I second what Breeze said. If you want to try and salvage these friendships, you need to speak to A and B one-on-one, preferably in person (you lose tone of voice, body language, etc. when you resort to text or chat messaging, which can lead to more miscommunication).

It's up to you on whether or not you want to deliver an ultimatum. I have done that with some friends, depending on the situation. There have been other times when I recognized my friends were dealing with a lot of other issues (such as major depression and financial stress), and as a result, I stated my conditions for maintaining a friendship while still leaving the door open for them. Most recently, I had a friend who flat-out stated she couldn't communicate with me, and had no desire to work on that. I told her I wanted to remain friends with her and would always be happy to get back in touch with her, but that I couldn't stay in an unhealthy friendship. This way, she knows the door is still open to her, should she ever change her mind.

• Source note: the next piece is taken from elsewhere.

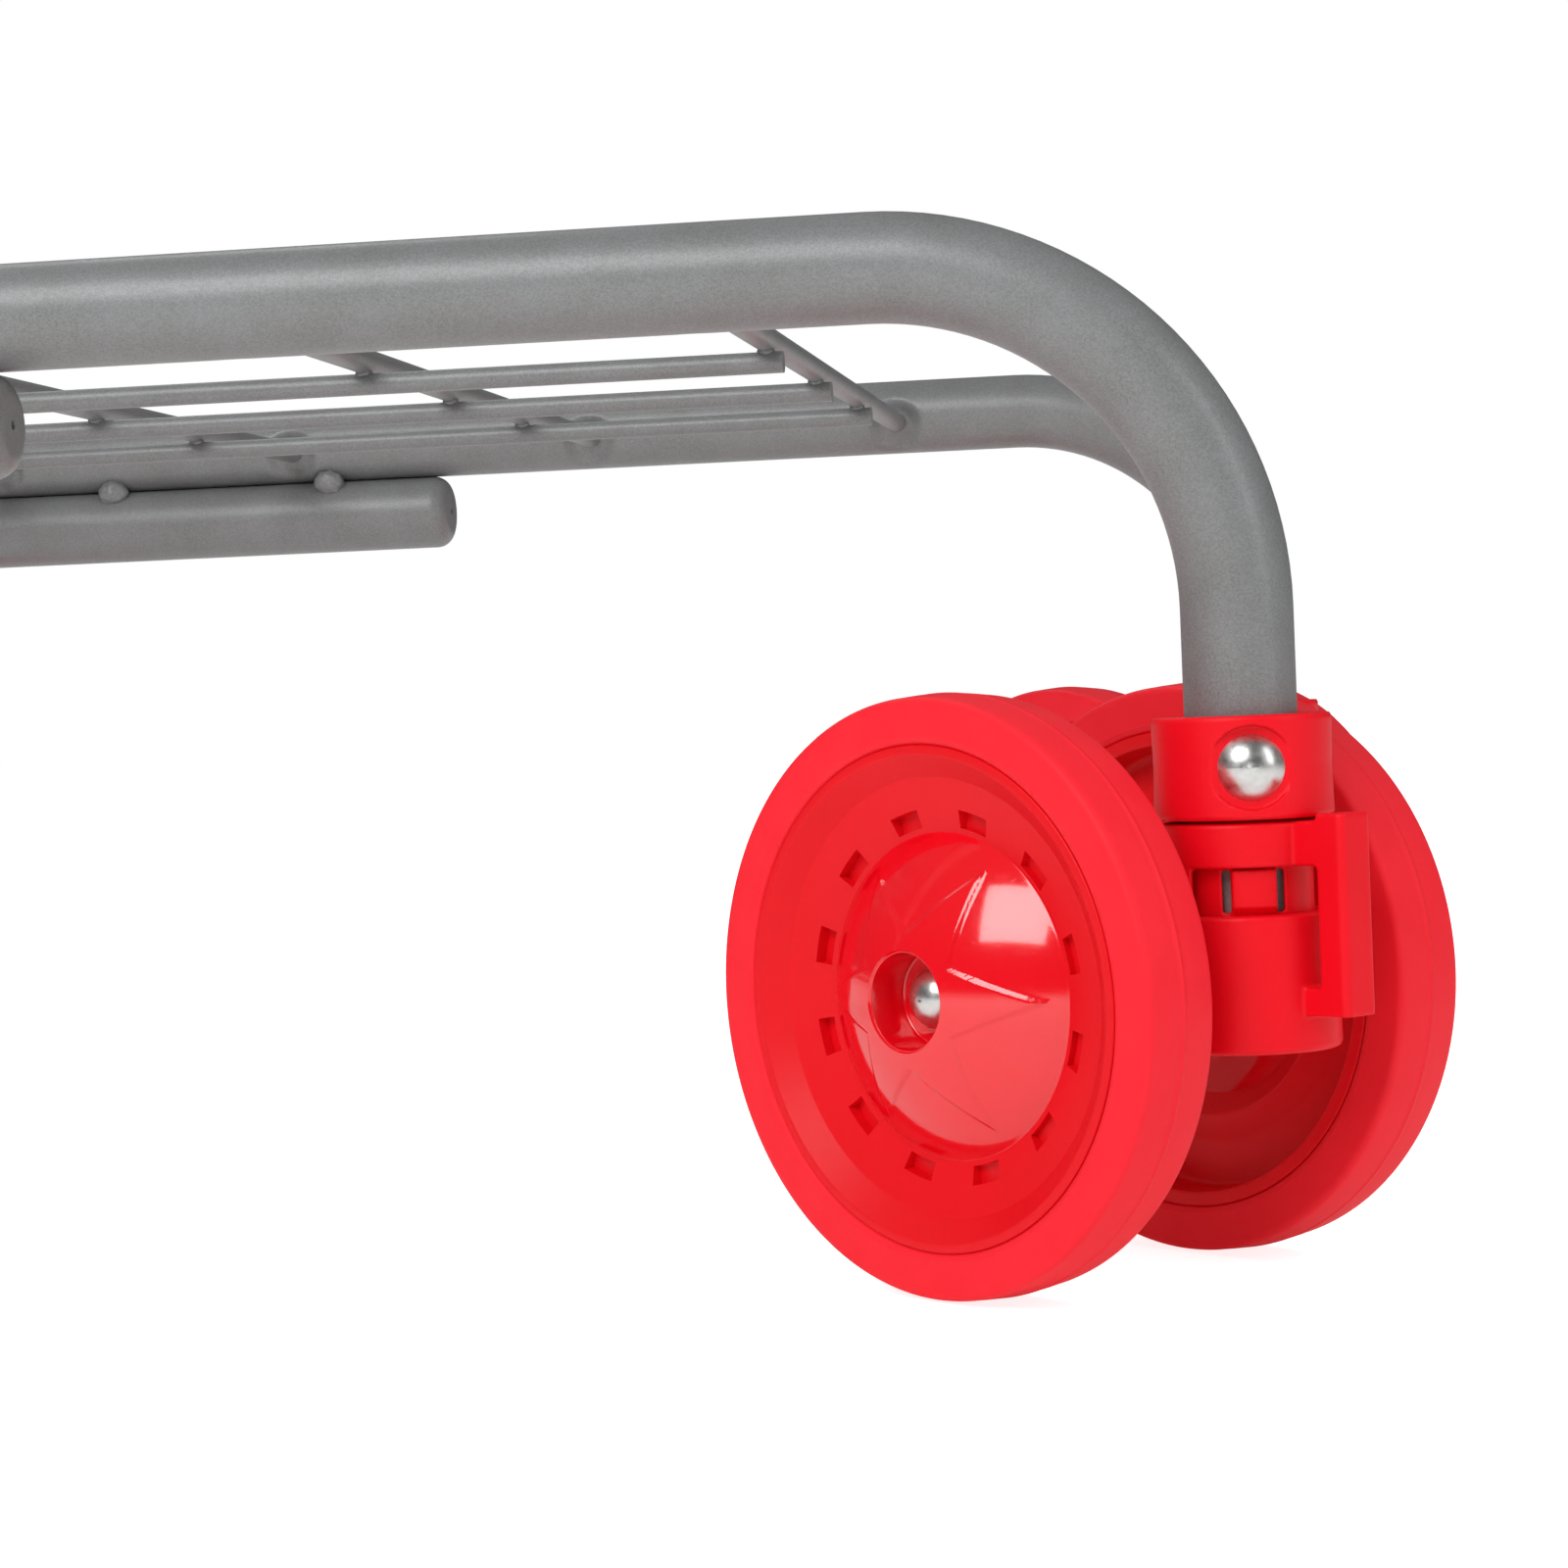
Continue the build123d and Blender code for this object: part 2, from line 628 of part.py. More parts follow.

Perhaps A and B could benefit from a similar discussion - they may not come around now or anytime soon, but in a year or two, they may end things with C on their own and seek you out.

Whatever you decide to do (give them an ultimatum or leave the door open), if they decide to stick with C, then you need to move on. I've made the mistake of ruminating over friends who walked away - and as much as it may hurt to give up on your friends, you need to realize that it's not worth getting upset over people who don't get upset over losing your friendship! Hopefully, with time, you can forgive them for giving up on you, because resenting or hating them is just as bad as ruminating. Friendships DO come and go, especially when people are younger and not as mature. Chalk it up to a growing experience, hope for the best for everyone, and find new friends.